We are forced to face our own mortality through watching the elderly residents of Broad Hill on their march towards death, and heartened by the staff’s dedication to giving them as comfortable and dignified exit as possible. We feel a stab of shame as Hannah laments their plight, “Just because they’re old, just because they’re poor, they’re forgotten about,” and it breaks our hearts a little because we know someday we’ll be old and forgotten, and we vow to be more thoughtful towards the ederly in our lives and appreciative of our relative health and youth.
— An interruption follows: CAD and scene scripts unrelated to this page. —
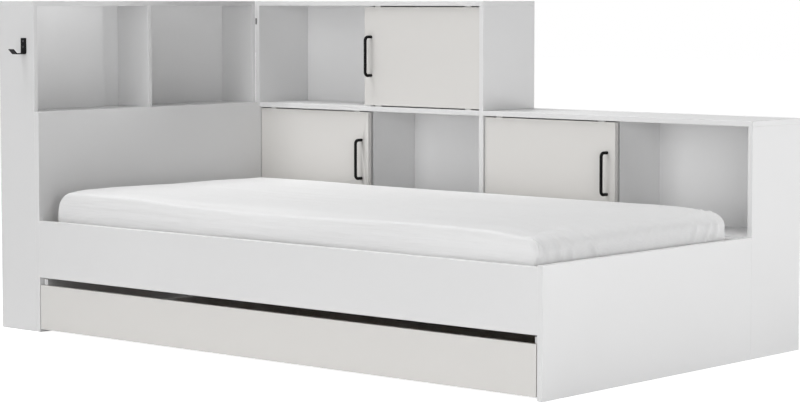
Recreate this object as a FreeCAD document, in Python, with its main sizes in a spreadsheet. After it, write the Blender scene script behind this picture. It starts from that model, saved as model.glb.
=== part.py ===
import FreeCAD
import Part
import Sketcher
import math
import os
import re

# Single bed with a bookcase headboard, a two-level side bookcase with three
# sliding doors, and a wide drawer on castors under the mattress.
#
# Millimetres.  +X runs from the headboard to the foot, -Y is the open front
# side of the bed, +Z is up.  The origin is on the floor at the centre of the
# whole piece's outer box.

DOC = FreeCAD.newDocument("bookcase_bed")

# ---------------------------------------------------------------- sizes

SIZES = [
    ("rail_length", 2000, "inside length, head panel to footboard"),
    ("bed_width", 992, "front face of the bed to front face of the bookcase"),
    ("bed_board", 18, "boards that carry the bed"),
    ("board", 16, "all other boards"),
    ("upper_height", 1050, "headboard and tall bookcase bay"),
    ("lower_height", 700, "low bookcase bay and headboard shelf"),
    ("headboard_depth", 169, "headboard compartments, front to back"),
    ("headboard_floor", 30, "underside of the headboard's bottom board"),
    ("bookcase_depth", 265, "side bookcase, front to back"),
    ("left_bay", 986, "clear width of the tall bay"),
    ("open_width", 485, "clear width of an open compartment"),
    ("footboard_height", 360, "footboard, level with the compartment floors"),
    ("rail_top", 355, "top edge of both side rails"),
    ("rail_height", 180, "depth of both side rails"),
    ("plinth_height", 100, "bookcase plinth"),
    ("back_sheet", 3, "thin back sheets"),
    ("back_inset", 17, "rear edge of a carcass to its back sheet"),
    ("back_lift", 60, "floor to the lower edge of the back sheets"),
    ("groove_depth", 5, "groove that holds a back sheet"),
    ("sheet_play", 0.1, "play each side of a back sheet in its groove"),
    ("sheet_edge_gap", 0.5, "back sheet to the bottom of its groove"),
    ("partition_setback", 35, "bookcase front to the partitions"),
    ("door_recess", 8, "bookcase front to the door face"),
    ("door_side_gap", 2, "door to the upright beside it"),
    ("door_end_gap", 4, "door to the boards above and below"),
    ("track_depth", 5, "door groove in a board"),
    ("track_inset", 30, "end of a bay to the end of its door groove"),
    ("glide_inset", 55, "door edge to the glide's middle"),
    ("glide_length", 24, "glide, along the door"),
    ("glide_thick", 7, "glide, across the door"),
    ("glide_play", 0.3, "glide to the groove's walls and bottom"),
    ("glide_fit", 0.1, "glide to its seat in the door edge"),
    ("glide_depth", 10, "glide in the door edge"),
    ("handle_centres", 128, "hole spacing of a bow handle"),
    ("handle_rod", 10, "round bar of a handle"),
    ("handle_standoff", 30, "door face to the bar's axis"),
    ("handle_bend", 12, "bend radius on the bar's axis"),
    ("handle_edge", 30, "door edge to the bar's axis"),
    ("screw_diameter", 4, "handle screw"),
    ("screw_play", 0.2, "play round a screw in its bore"),
    ("screw_reach", 8, "handle screw inside the bar"),
    ("screw_head", 8, "head of a handle screw"),
    ("screw_head_height", 2.4, "head of a handle screw"),
    ("hook_width", 25, "coat hook strip"),
    ("hook_thick", 3, "coat hook strip"),
    ("hook_height", 51, "coat hook, top to underside"),
    ("hook_arm", 37, "board face to the hook's second bend"),
    ("lip_length", 20.5, "hook lip, beyond its bend"),
    ("lip_angle", 43, "hook lip, degrees above the arm"),
    ("hook_bend", 4, "bend radius on the strip's middle"),
    ("hook_from_wall", 121, "headboard's rear face to the hook's middle"),
    ("hook_drop", 117, "headboard top to the top of the hook"),
    ("hook_screw_drop", 10, "top of the hook to its upper screw"),
    ("hook_screw_spacing", 18, "between the hook's screws"),
    ("hook_screw_length", 15, "hook screw in the board and the strip"),
    ("hook_screw_head", 6.5, "hook screw head"),
    ("hook_head_height", 1.6, "hook screw head, domed part"),
    ("ledge_width", 20, "slat ledge, across"),
    ("ledge_height", 30, "slat ledge, up"),
    ("ledge_drop", 95, "rail top to ledge top"),
    ("ledge_end_gap", 20, "ledge end to the cross boards"),
    ("slat_width", 70, "slat, along the bed"),
    ("slat_thick", 18, "slat"),
    ("slat_count", 13, "slats"),
    ("slat_end_gap", 35, "end slats to the cross boards"),
    ("slat_side_gap", 2, "slat end to the rail"),
    ("mattress_thick", 165, "mattress"),
    ("mattress_round", 30, "rounding of the mattress edges"),
    ("mattress_head_gap", 58, "head panel to mattress"),
    ("mattress_foot_gap", 32, "mattress to footboard"),
    ("mattress_front_gap", 13, "front rail to mattress"),
    ("mattress_rear_gap", 43, "mattress to rear rail"),
    ("rest_gap", 0.3, "soft or rolling piece to what it rests on"),
    ("drawer_side_gap", 3.5, "drawer front to the boards beside it"),
    ("drawer_top_gap", 24, "finger gap under the front rail"),
    ("front_clearance", 10, "floor to the drawer front"),
    ("side_rise", 18, "drawer sides above the drawer front"),
    ("box_clearance", 14, "floor to the drawer sides"),
    ("drawer_floor", 60, "floor to the top of the drawer bottom"),
    ("bumper_thick", 6, "felt pad on the drawer back"),
    ("bumper_diameter", 20, "felt pad on the drawer back"),
    ("bumper_inset", 60, "felt pad to the drawer side"),
    ("wheel_diameter", 40, "castor wheel"),
    ("wheel_width", 16, "castor wheel at its hub"),
    ("tread_width", 13, "castor wheel at its tread"),
    ("hub_diameter", 16, "castor wheel's raised hub"),
    ("axle_diameter", 6, "castor axle"),
    ("axle_play", 0.05, "axle to hub, all round"),
    ("ear_gap", 0.8, "wheel to bracket ear"),
    ("ear_thick", 2, "bracket ear and plate"),
    ("ear_radius", 9, "rounded end of an ear"),
    ("cutter_margin", 1, "cutter beyond the rounded end of an ear"),
    ("plate_margin", 14, "bracket plate beyond its ears"),
    ("castor_inset", 120, "drawer side to the castor's middle"),
    ("castor_depth", 110, "drawer front or back to the castor's axle"),
    ("cam_diameter", 15, "cam lock"),
    ("cam_thick", 13.5, "cam lock, for an 18 mm board"),
    ("cam_inset", 34, "rail end to the cam's axis"),
    ("cam_edge", 40, "rail edge to the cam's axis"),
    ("cam_bolt", 7, "cam lock bolt"),
    ("cam_bolt_grip", 11, "cam bolt in the cross board"),
    ("cam_play", 0.2, "play round cams and their bolts"),
    ("cap_width", 6.5, "connector cap in the tall side panel"),
    ("cap_height", 21, "connector cap"),
    ("cap_depth", 3, "connector cap"),
    ("cap_drop", 70, "bookcase top to the connector cap's middle"),
]

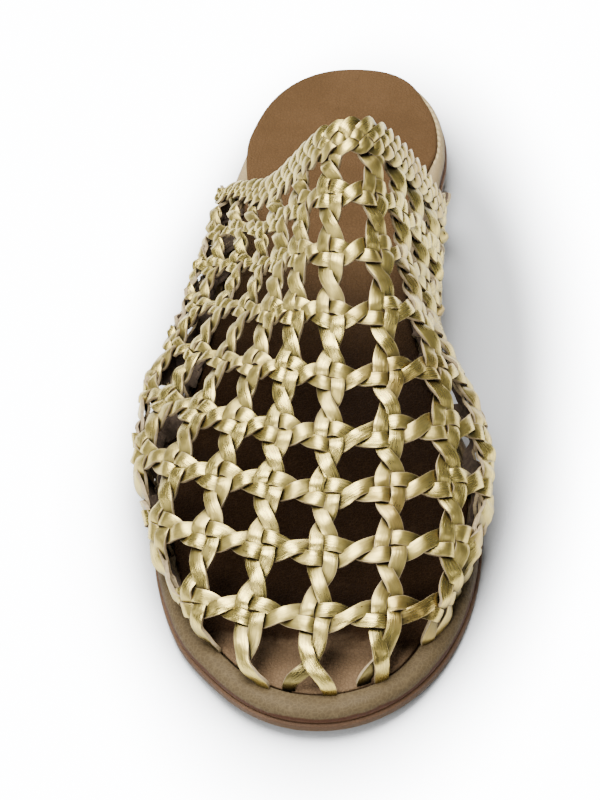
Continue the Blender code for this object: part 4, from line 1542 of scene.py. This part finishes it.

There’s a thousand other examples of unexpected kindness and life lessons in this show, my favorite involving Kev and a tin-can dog (I challenge you to watch that episode without bawling), but I don’t want to spoil everything for the unacquainted. Suffice it to say that every single character will surprise and move you in one way or another, and the underlying message always prevails: kindness is magic.
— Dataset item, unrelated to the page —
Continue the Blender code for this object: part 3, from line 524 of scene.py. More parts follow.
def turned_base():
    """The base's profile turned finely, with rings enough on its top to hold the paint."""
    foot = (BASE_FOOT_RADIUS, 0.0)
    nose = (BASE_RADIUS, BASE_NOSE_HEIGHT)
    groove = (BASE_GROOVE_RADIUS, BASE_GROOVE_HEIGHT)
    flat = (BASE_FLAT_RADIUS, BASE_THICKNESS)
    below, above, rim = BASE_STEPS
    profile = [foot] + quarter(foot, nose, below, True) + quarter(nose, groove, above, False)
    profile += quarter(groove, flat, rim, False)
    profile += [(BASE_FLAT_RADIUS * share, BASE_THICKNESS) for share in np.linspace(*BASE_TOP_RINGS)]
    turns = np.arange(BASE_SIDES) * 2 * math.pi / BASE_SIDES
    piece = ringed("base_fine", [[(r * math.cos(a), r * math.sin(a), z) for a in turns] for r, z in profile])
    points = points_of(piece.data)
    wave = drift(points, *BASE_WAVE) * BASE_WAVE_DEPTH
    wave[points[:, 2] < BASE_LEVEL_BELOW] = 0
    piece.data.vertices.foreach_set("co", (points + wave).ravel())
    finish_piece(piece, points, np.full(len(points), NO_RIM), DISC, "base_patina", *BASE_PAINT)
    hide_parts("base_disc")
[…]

There is really nothing more important you can do with your life than to be kind. Or, to quote Derek (who himself was quoting a Chinese proverb):
“If you want to be happy for an hour, take a nap. If you want to be a happy for a day, go fishing. If you want to be happy for a year, win the lottery. If you want to be happy for a lifetime- help other people.” And if you want to be reminded on how to be a good person- do us all a favor and watch Derek.